By iLaria Marengo
It took quite a long journey to reach St Helena (8 hours on the plane from Brize Norton, 11 days in Ascension, and 2 days on the RMS St Helena) but it was an extremely fruitful and worthwhile trip.
The purpose of travelling to the island was to meet the community of data “collectors and users” and introduce to them the concepts of open source GIS, metadata recording and data management. In brief, the goal was to officially start the Information Management Centre (IMS)/GIS data centre and provide the islanders training/knowledge and understanding of the open source software QGIS. In addition, time was dedicated to support Dr Judith Brown and her marine team in preparing the data for a series of analyses that will contribute to the mapping of St Helena’s marine biodiversity. The use and application of GIS as an analytical and mapping tool will be very beneficial for the Darwin project that Judith is leading and will help in delivering a marine management plan for the island.
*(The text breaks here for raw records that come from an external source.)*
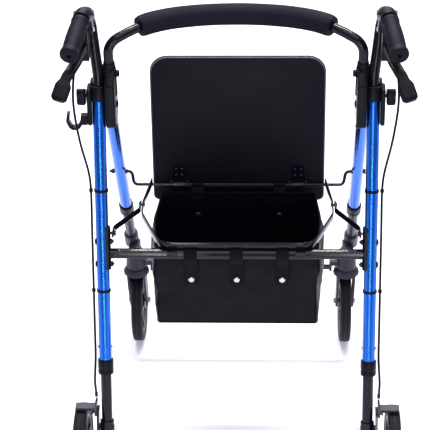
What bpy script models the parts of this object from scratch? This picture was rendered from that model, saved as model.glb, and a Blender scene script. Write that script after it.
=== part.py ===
"""Four-wheeled rollator walker with a flip-up seat, drawn as separate pieces in metres, +Z up, +Y forward."""

import bpy
import bmesh
import math
from mathutils import Vector

for old in list(bpy.data.objects):
    bpy.data.objects.remove(old)

# ---- driving dimensions (metres, degrees) ----
GAP = 0.0003            # air between neighbouring pieces
TUBE_R = 0.0127         # one-inch leg tube
TUBE_BORE = 0.0112
SLIDER_R = 0.0108       # tube that slides inside a leg
WHEEL_R = 0.095
WHEEL_W = 0.025
PIVOT_Z = 0.781         # height of the fold pivot
REAR_TILT = 18.1
FRONT_TILT = 28.8
REAR_X = 0.263
FRONT_X = 0.246
PIVOT_Y = 0.027         # the fold pivot sits this far ahead of the rear leg axis
REAR_AXLE = (0.317, -0.200)
FRONT_AXLE_Y = 0.311
SWIVEL = (0.236, 0.276)
CENTRE_Y = (FRONT_AXLE_Y + REAR_AXLE[1]) / 2     # the footprint is centred on the origin
SEAT_W, SEAT_D, SEAT_T = 0.356, 0.3225, 0.016
SEAT_BELOW = 0.040              # the part of the raised seat that reaches below the rod
ROD = (0.140, 0.5225)           # y, z of the seat rod
ROD_BOLT = (0.157, 0.5444)      # y, z of the bolts the rod turns on
BAND_Z, BAND_H, BAND_T = 0.5265, 0.016, 0.003
LINK_PIN = (0.058, 0.5265)
CROSS = (-0.088, 0.5075)        # y, z of the rear cross tube
CROSS_R = 0.0105
SADDLE_PIN_S = 0.245
HANDLE_X = 0.263
BACK_R = 0.0095             # three-quarter inch backrest tube
BACK_X, BACK_Y = 0.2425, 0.031

SR, CR = math.sin(math.radians(REAR_TILT)), math.cos(math.radians(REAR_TILT))
SF, CF = math.sin(math.radians(FRONT_TILT)), math.cos(math.radians(FRONT_TILT))

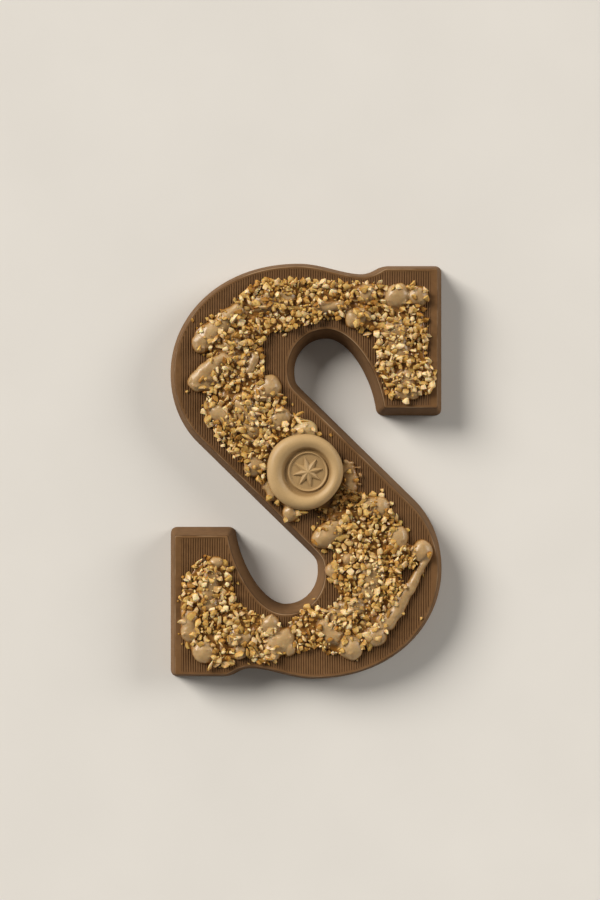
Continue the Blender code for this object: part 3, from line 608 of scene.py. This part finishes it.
def add_lobe(bm, links):
    """The convex hull of one or two flattened balls, as x, y, radius, height."""
    hull = bmesh.new()
    for x, y, radius, height in links:
        made = bmesh.ops.create_icosphere(hull, subdivisions=3, radius=1.0)
        bmesh.ops.scale(hull, vec=(radius, radius, height * LOBE_RISE), verts=made["verts"])
        bmesh.ops.translate(hull, vec=(x, y, SLAB_HEIGHT), verts=made["verts"])
    if len(links) > 1:
        points = [vert.co.copy() for vert in hull.verts]
        hull.clear()
        add_hull(hull, points)
    mesh = bpy.data.meshes.new("hull")
    hull.to_mesh(mesh)
    hull.free()
    bm.from_mesh(mesh)
    bpy.data.meshes.remove(mesh)


def add_coated(bm, rng, x, y, z):
    """A chip that the caramel covers: a soft bump once it has melted in."""
    turn = Matrix.Rotation(rng.uniform(0.0, math.tau), 3, "Z")
    turn = turn @ Matrix.Rotation(rng.uniform(-COATED_TILT, COATED_TILT), 3, "X")
    place = Vector((x, y, z))
    add_hull(bm, [turn @ point + place for point in chip_shape(rng, rng.uniform(*COATED_SIZE), CHIP_FORMS)])


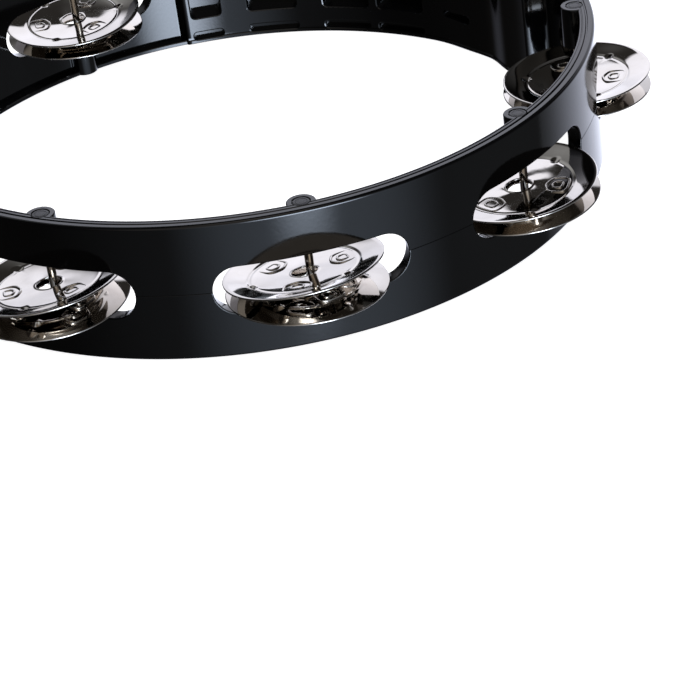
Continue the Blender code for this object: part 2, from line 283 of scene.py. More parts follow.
def bm_from_rings(rings, closed, capped):
    """Quads between rings of equal length. closed joins the last ring to the first;
    capped closes the first and the last ring with a face."""
    bm = bmesh.new()
    made = [[bm.verts.new(p) for p in ring] for ring in rings]
    pairs = list(zip(made, made[1:]))
    if closed:
        pairs.append((made[-1], made[0]))
    count = len(made[0])
    for here, there in pairs:
        for k in range(count):
            n = (k + 1) % count
            bm.faces.new((here[k], there[k], there[n], here[n]))
    if capped:
        bm.faces.new(made[0])
        bm.faces.new(made[-1][::-1])
    bmesh.ops.recalc_face_normals(bm, faces=bm.faces[:])
    return bm


def add_object(name, bm):
    mesh = bpy.data.meshes.new(name)
    bm.to_mesh(mesh)
    bm.free()
    obj = bpy.data.objects.new(name, mesh)
    bpy.context.scene.collection.objects.link(obj)
    return obj


def joined(bms):
    """Several bmeshes as one."""
    out = bmesh.new()
    for bm in bms:
        mesh = bpy.data.meshes.new("part")
        bm.to_mesh(mesh)
        bm.free()
        out.from_mesh(mesh)
        bpy.data.meshes.remove(mesh)
    return out


def turned(outline, steps, centre):
    """A solid body turned about an upright axis: outline runs from foot to top, off the axis."""
    rings = []
    for r, z in outline:
        rings.append([(x + centre[0], y + centre[1], h) for x, y, h in circle(r, z, steps)])
    return bm_from_rings(rings, closed=False, capped=True)


def carve(obj, cutter, operation):
    """Joins a cutter to an object, or cuts it out, and removes it."""
    mod = obj.modifiers.new(operation.lower(), "BOOLEAN")
    mod.operation = operation
    mod.object = cutter
    bpy.context.view_layer.update()
    result = obj.evaluated_get(bpy.context.evaluated_depsgraph_get())
    done = bpy.data.meshes.new_from_object(result)
    obj.modifiers.clear()
    old = obj.data
    obj.data = done
    bpy.data.meshes.remove(old)
    bpy.data.objects.remove(cutter)


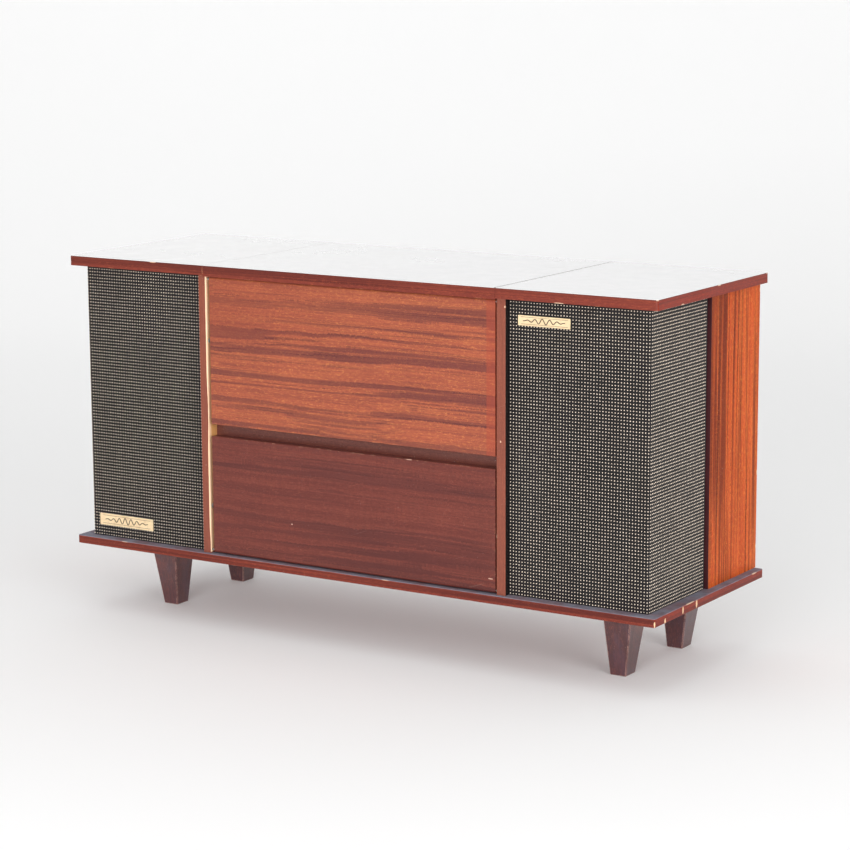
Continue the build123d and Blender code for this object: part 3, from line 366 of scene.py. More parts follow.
def upper_flap_marks(net, pos, colour):
    """A redder strip down the right edge, and darker wood to the upper left."""
    x, _, z = net.split(pos)
    strip = net.band(x, lo=0.2780, hi=0.2795) * 0.45
    colour = net.mix(strip, colour, srgb(158, 66, 46))
    corner = (net.remap(x, lo=-0.26, hi=0.06, to=(1.0, 0.0))
              * (net.band(z, lo=0.50, hi=0.56) * 0.30))
    return net.mix(corner, colour, srgb(120, 50, 42))


# Tables of marks: centre x, y, z, then radius x, y, z
LOWER_FLAP_SCUFFS = [
    (0.125, -0.1985, 0.3535, 0.006, 0.004, 0.0012),
    (0.286, -0.199, 0.166, 0.0055, 0.003, 0.0014),
    (-0.12, -0.199, 0.213, 0.0022, 0.003, 0.0014),
]
PANEL_CHIPS = [
    (0.584, 0.204, 0.310, 0.003, 0.0036, 0.007), (0.584, 0.204, 0.628, 0.003, 0.003, 0.005),
    (0.584, 0.204, 0.178, 0.003, 0.003, 0.004), (-0.584, 0.204, 0.42, 0.003, 0.0036, 0.008),
    (-0.584, 0.204, 0.16, 0.003, 0.003, 0.005),
]
DIVIDER_CHIPS = [
    (0.3145, -0.199, 0.628, 0.0022, 0.003, 0.0022), (0.298, -0.199, 0.24, 0.0012, 0.003, 0.004),
    (0.306, -0.199, 0.402, 0.0016, 0.003, 0.0022),
]


def lower_flap_marks(net, pos, colour):
    """Scuffs on the upper edge and a few marks low down."""
    return net.mix(net.spots(pos, LOWER_FLAP_SCUFFS) * 0.65, colour, srgb(214, 170, 150))


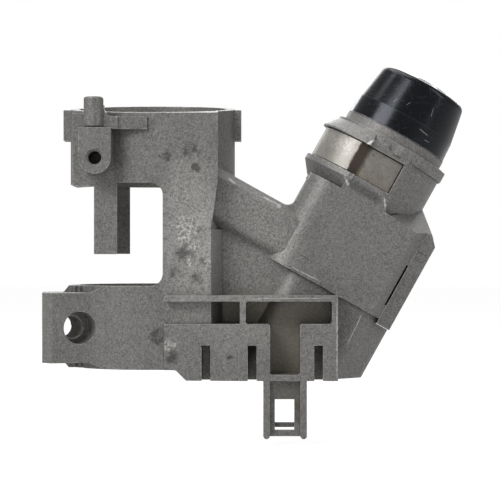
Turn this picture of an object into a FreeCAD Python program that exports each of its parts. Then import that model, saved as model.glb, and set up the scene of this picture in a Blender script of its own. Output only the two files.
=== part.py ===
import FreeCAD, Part
import math
import os

os.makedirs("parts", exist_ok=True)

# Steering column collar. The origin is the bore axis at the foot of the clamp band, +Z up along the bore,
# and the face that a person sees first looks along -Y.
bore_radius = 27.4
bore_relief = 0.4
beyond = 200.0
collar_wall = 2.9
clamp_height = 29.8
ring_foot = 66.6
rim_front = 91.4
rim_rear = 97.9
window_edge = 4.9
window_corner = 4.5
spine_edge_top = 24.35
spine_edge_low = 22.1
spine_narrow_top = 66.0
spine_narrow_low = 51.0
side_lug_reach = 2.4
side_lug_width = 9.0
side_lug_top = 94.0
side_lug_height = 11.2

# Clamp ears: the clamp bolt lies level and is turned in plan, so that its far end leans outwards
bolt_turn = 20.0
bolt_mouth_x = -24.9
bolt_mouth_y = -26.5
bolt_height_z = 14.8
front_ear = 7.6
slit_width = 2.5
rear_ear = 17.4
ear_low = 2.3
ear_high = 27.3
ear_reach = 10.5
ear_side = 40.6
ear_corner = 4.8
blend_left = -24.0
blend_corner = -18.6
blend_right = -9.5
blend_round = 11.0
ramp_left = -21.7
ramp_right = -16.4
rear_ramp = 1.6
bolt_clear_radius = 5.8
bolt_thread_radius = 4.3

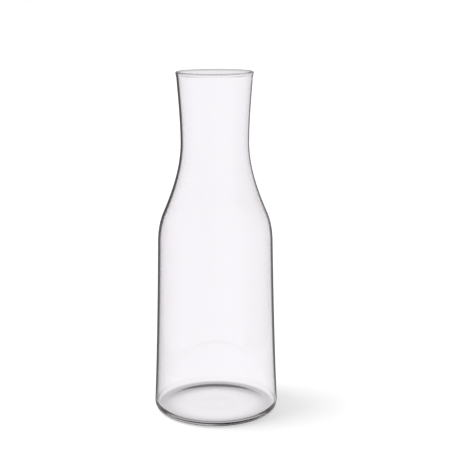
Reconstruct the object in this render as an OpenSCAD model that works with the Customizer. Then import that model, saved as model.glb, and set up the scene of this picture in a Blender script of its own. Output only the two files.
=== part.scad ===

As in the Falklands and Ascension island, in St Helena there is also a major need to standardise the procedures of data collection, storage and management. The absence of an integrated and harmonised data system translates in duplication and dispersion of data across the government departments; difficulties in sharing and accessing the data within the departments and between departments and the local National Trust; and, in the worst cases, loss of data.
On the contrary, the benefit from having the IMS/GIS data centre is that people will share a data system with the same structure across the islands, will be able to find relevant information easily and quickly thanks to an online metadata, will be familiar with the way data are stored and gathered, and will be in the position of carrying out studies and research across the islands of the south Atlantic region as the data, thanks to the standards and similar procedures, will be highly comparable.
The IMS/GIS data centre consider training and advising people on GIS concepts, data standards and procedures first priority. In St Helena 20 people from the government and the National Trust attended the QGIS course. Everybody worked on their own data: the complete beginners experimented with GIS applications and unveiled its functionalities as an analytical and mapping tool, while the intermediates challenged the open source software to test that it is as effective as a proprietary one. The result was greater than the expectations: in two weeks not only people started using QGIS and felt the tool less difficult than thought but, above all, understood that successful data collection starts from as soon as the project outcomes are defined and it is based on a careful design and thinking of the structure of the attribute table, the variables that will be measured and the tools to be used to quantify the variables.
In addition, more than 30 metadata were provided for correspondent datasets. This is the first big step that will cast light on the accessibility, availability, distribution and quality of the data across the island. All in all, the weeks in St Helena were fruitful in terms of work carried out, collaboration, knowledge and skills acquired by everybody.
After two intense and happy weeks of GIS, everybody could see some results either in forms of maps, or in terms of understanding basic data management principles, or by looking at the number of records of metadata compiled.
The challenge now is to carry on, don’t loose the enthusiasm and keep in touch remotely and through the GIS Officer who is due to arrive in Jamestown in May. The passion, the effort and collaboration that people showed in St Helena are the right “fuel” for running and making the project a success!